The request:
Return the full material exactly.

Given information:
--- start ---
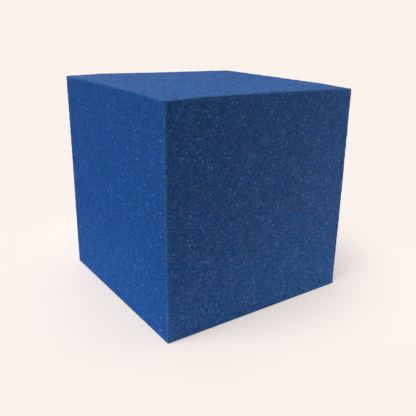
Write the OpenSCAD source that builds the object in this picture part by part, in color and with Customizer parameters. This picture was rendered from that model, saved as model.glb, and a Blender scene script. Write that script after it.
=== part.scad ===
/* [Block] */
// Width of the block, along X, in millimetres
block_w = 203; // [60:1:600]
// Depth of the block, along Y
block_d = 198; // [60:1:600]
// Height of the block, along Z
block_h = 203; // [60:1:600]

/* [Cut edges] */
// Radius to which a cut edge of open-celled foam softens
edge_r = 1.5; // [0.5:0.1:12]
// Straight sides in a full turn of that radius
edge_sides = 48; // [24:4:96]

/* [Foam] */
// Red, green and blue of the dyed foam
foam_colour = [0.15, 0.31, 0.56]; // [0:0.01:1]

/* [Hidden] */
// How far a corner arc passes the straight sides that trim it, so that it crosses them cleanly
arc_overlap = 0.01;
// How far a prism runs past the block at each end, where the other two prisms cut it off
end_overlap = 1;

// A rectangle centred on the origin, with its four corners rounded to edge_r.
module rounded_rectangle(w, d) {
    intersection() {
        square([w, d], center = true);
        union() {
            square([w - 2 * edge_r, d], center = true);
            square([w, d - 2 * edge_r], center = true);
            for (x = [-1, 1], y = [-1, 1])
                translate([x * (w / 2 - edge_r), y * (d / 2 - edge_r)])
                    circle(r = edge_r + arc_overlap, $fn = edge_sides);
        }
    }
}

// An upright prism whose four long edges are rounded, centred on the origin.
module rounded_prism(w, d, length) {
    linear_extrude(height = length + 2 * end_overlap, center = true)
        rounded_rectangle(w, d);
}

// One solid piece of foam, cut flat on all six sides. Three prisms cross at its middle, and each
// rounds the four edges that run its own way. The block stands on the origin's plane.
module foam_block() {
    color(foam_colour)
        translate([0, 0, block_h / 2])
            intersection() {
                rounded_prism(block_w, block_d, block_h);
                rotate([90, 0, 0]) rounded_prism(block_w, block_h, block_d);
                rotate([90, 0, 90]) rounded_prism(block_d, block_h, block_w);
            }
}

foam_block();
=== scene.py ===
"""The looks of a cut foam block: its mesh, its open-celled foam, a pale floor and soft studio light."""

import math

import bpy
import numpy as np
from mathutils import Matrix, Vector, noise


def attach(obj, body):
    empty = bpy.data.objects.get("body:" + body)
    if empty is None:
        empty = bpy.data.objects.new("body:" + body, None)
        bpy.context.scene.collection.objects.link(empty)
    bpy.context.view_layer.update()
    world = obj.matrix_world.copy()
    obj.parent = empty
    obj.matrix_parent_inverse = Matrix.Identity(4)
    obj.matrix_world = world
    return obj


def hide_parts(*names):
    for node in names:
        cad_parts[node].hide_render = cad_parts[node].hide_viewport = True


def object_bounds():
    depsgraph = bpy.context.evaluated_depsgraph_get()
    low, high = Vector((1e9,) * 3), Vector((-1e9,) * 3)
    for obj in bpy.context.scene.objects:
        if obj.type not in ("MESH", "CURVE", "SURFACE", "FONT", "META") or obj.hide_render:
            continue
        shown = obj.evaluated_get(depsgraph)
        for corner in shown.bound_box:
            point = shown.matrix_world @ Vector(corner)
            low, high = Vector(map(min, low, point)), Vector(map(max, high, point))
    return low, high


MM = 0.001

# ---- camera: angles in degrees, lengths in block heights from the middle of the block
CAMERA_AZIMUTH = -34.86
CAMERA_ELEVATION = 18.88
CAMERA_ROLL = 0.93
CAMERA_DISTANCE = 2.642
AIM_RIGHT = 0.0263
AIM_UP = -0.133
LENS_MM = 45.11

# ---- how far each cut strays from square, in degrees: its turn about z, and its lean up the side;
# ---- for the top, its slope along x and along y
LEFT_CUT = (0.22, 0.02)
RIGHT_CUT = (0.67, -0.03)
FRONT_CUT = (0.75, 0.35)
BACK_CUT = (0.14, 0.19)
TOP_CUT = (-0.47, 0.56)

# ---- the mesh: its rounded edges and steps, then how deep and how long its relief is
EDGE_RADIUS = 1.5 * MM
ARC_STEPS = 4
FLAT_STEPS = 118
VERTEX_STRAY = 0.3
KNIFE_WAVE = 0.35 * MM
KNIFE_WAVE_LENGTH = 70 * MM
CLUMP_RELIEF = 0.10 * MM
CLUMP_SIZE = 4.5 * MM
GRAIN_RELIEF = 0.05 * MM
EDGE_NIBBLE = 0.5 * MM
NIBBLE_LENGTH = 3.5 * MM
EDGE_BAND = 5 * MM
CORNER_SAG = 1.2 * MM
CORNER_REACH = 45 * MM
SAGGING_CORNERS = [(-1, -1), (1, -1), (-1, 1)]
BASE_FADE = 4 * MM
MAP_MARGIN = 0.006

# ---- the foam's cells and the slower changes over them, with sizes in millimetres
CELL_SIZE = 1.0
RISE_STRETCH = 1.25
LATTICE_TURN = (0.61, 0.37, 0.29)
WANDER = 0.9
WANDER_SIZE = 1.1
CLOUD_SIZE = 3.5
DRIFT_SIZE = 9
PATCH_SIZE = 12
SHADE_SIZE = 45
FRAY_SIZE = 2.5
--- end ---
Correct result:
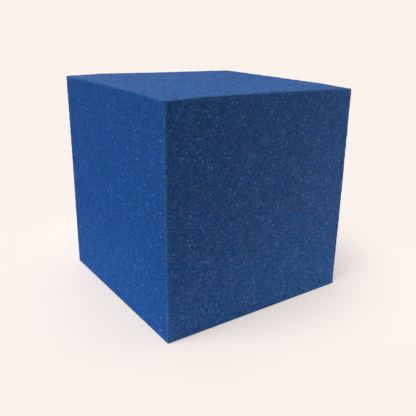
Write the OpenSCAD source that builds the object in this picture part by part, in color and with Customizer parameters. This picture was rendered from that model, saved as model.glb, and a Blender scene script. Write that script after it.
=== part.scad ===
/* [Block] */
// Width of the block, along X, in millimetres
block_w = 203; // [60:1:600]
// Depth of the block, along Y
block_d = 198; // [60:1:600]
// Height of the block, along Z
block_h = 203; // [60:1:600]

/* [Cut edges] */
// Radius to which a cut edge of open-celled foam softens
edge_r = 1.5; // [0.5:0.1:12]
// Straight sides in a full turn of that radius
edge_sides = 48; // [24:4:96]

/* [Foam] */
// Red, green and blue of the dyed foam
foam_colour = [0.15, 0.31, 0.56]; // [0:0.01:1]

/* [Hidden] */
// How far a corner arc passes the straight sides that trim it, so that it crosses them cleanly
arc_overlap = 0.01;
// How far a prism runs past the block at each end, where the other two prisms cut it off
end_overlap = 1;

// A rectangle centred on the origin, with its four corners rounded to edge_r.
module rounded_rectangle(w, d) {
    intersection() {
        square([w, d], center = true);
        union() {
            square([w - 2 * edge_r, d], center = true);
            square([w, d - 2 * edge_r], center = true);
            for (x = [-1, 1], y = [-1, 1])
                translate([x * (w / 2 - edge_r), y * (d / 2 - edge_r)])
                    circle(r = edge_r + arc_overlap, $fn = edge_sides);
        }
    }
}

// An upright prism whose four long edges are rounded, centred on the origin.
module rounded_prism(w, d, length) {
    linear_extrude(height = length + 2 * end_overlap, center = true)
        rounded_rectangle(w, d);
}

// One solid piece of foam, cut flat on all six sides. Three prisms cross at its middle, and each
// rounds the four edges that run its own way. The block stands on the origin's plane.
module foam_block() {
    color(foam_colour)
        translate([0, 0, block_h / 2])
            intersection() {
                rounded_prism(block_w, block_d, block_h);
                rotate([90, 0, 0]) rounded_prism(block_w, block_h, block_d);
                rotate([90, 0, 90]) rounded_prism(block_d, block_h, block_w);
            }
}

foam_block();
=== scene.py ===
"""The looks of a cut foam block: its mesh, its open-celled foam, a pale floor and soft studio light."""

import math

import bpy
import numpy as np
from mathutils import Matrix, Vector, noise


def attach(obj, body):
    empty = bpy.data.objects.get("body:" + body)
    if empty is None:
        empty = bpy.data.objects.new("body:" + body, None)
        bpy.context.scene.collection.objects.link(empty)
    bpy.context.view_layer.update()
    world = obj.matrix_world.copy()
    obj.parent = empty
    obj.matrix_parent_inverse = Matrix.Identity(4)
    obj.matrix_world = world
    return obj


def hide_parts(*names):
    for node in names:
        cad_parts[node].hide_render = cad_parts[node].hide_viewport = True


def object_bounds():
    depsgraph = bpy.context.evaluated_depsgraph_get()
    low, high = Vector((1e9,) * 3), Vector((-1e9,) * 3)
    for obj in bpy.context.scene.objects:
        if obj.type not in ("MESH", "CURVE", "SURFACE", "FONT", "META") or obj.hide_render:
            continue
        shown = obj.evaluated_get(depsgraph)
        for corner in shown.bound_box:
            point = shown.matrix_world @ Vector(corner)
            low, high = Vector(map(min, low, point)), Vector(map(max, high, point))
    return low, high


MM = 0.001

# ---- camera: angles in degrees, lengths in block heights from the middle of the block
CAMERA_AZIMUTH = -34.86
CAMERA_ELEVATION = 18.88
CAMERA_ROLL = 0.93
CAMERA_DISTANCE = 2.642
AIM_RIGHT = 0.0263
AIM_UP = -0.133
LENS_MM = 45.11

# ---- how far each cut strays from square, in degrees: its turn about z, and its lean up the side;
# ---- for the top, its slope along x and along y
LEFT_CUT = (0.22, 0.02)
RIGHT_CUT = (0.67, -0.03)
FRONT_CUT = (0.75, 0.35)
BACK_CUT = (0.14, 0.19)
TOP_CUT = (-0.47, 0.56)

# ---- the mesh: its rounded edges and steps, then how deep and how long its relief is
EDGE_RADIUS = 1.5 * MM
ARC_STEPS = 4
FLAT_STEPS = 118
VERTEX_STRAY = 0.3
KNIFE_WAVE = 0.35 * MM
KNIFE_WAVE_LENGTH = 70 * MM
CLUMP_RELIEF = 0.10 * MM
CLUMP_SIZE = 4.5 * MM
GRAIN_RELIEF = 0.05 * MM
EDGE_NIBBLE = 0.5 * MM
NIBBLE_LENGTH = 3.5 * MM
EDGE_BAND = 5 * MM
CORNER_SAG = 1.2 * MM
CORNER_REACH = 45 * MM
SAGGING_CORNERS = [(-1, -1), (1, -1), (-1, 1)]
BASE_FADE = 4 * MM
MAP_MARGIN = 0.006

# ---- the foam's cells and the slower changes over them, with sizes in millimetres
CELL_SIZE = 1.0
RISE_STRETCH = 1.25
LATTICE_TURN = (0.61, 0.37, 0.29)
WANDER = 0.9
WANDER_SIZE = 1.1
CLOUD_SIZE = 3.5
DRIFT_SIZE = 9
PATCH_SIZE = 12
SHADE_SIZE = 45
FRAY_SIZE = 2.5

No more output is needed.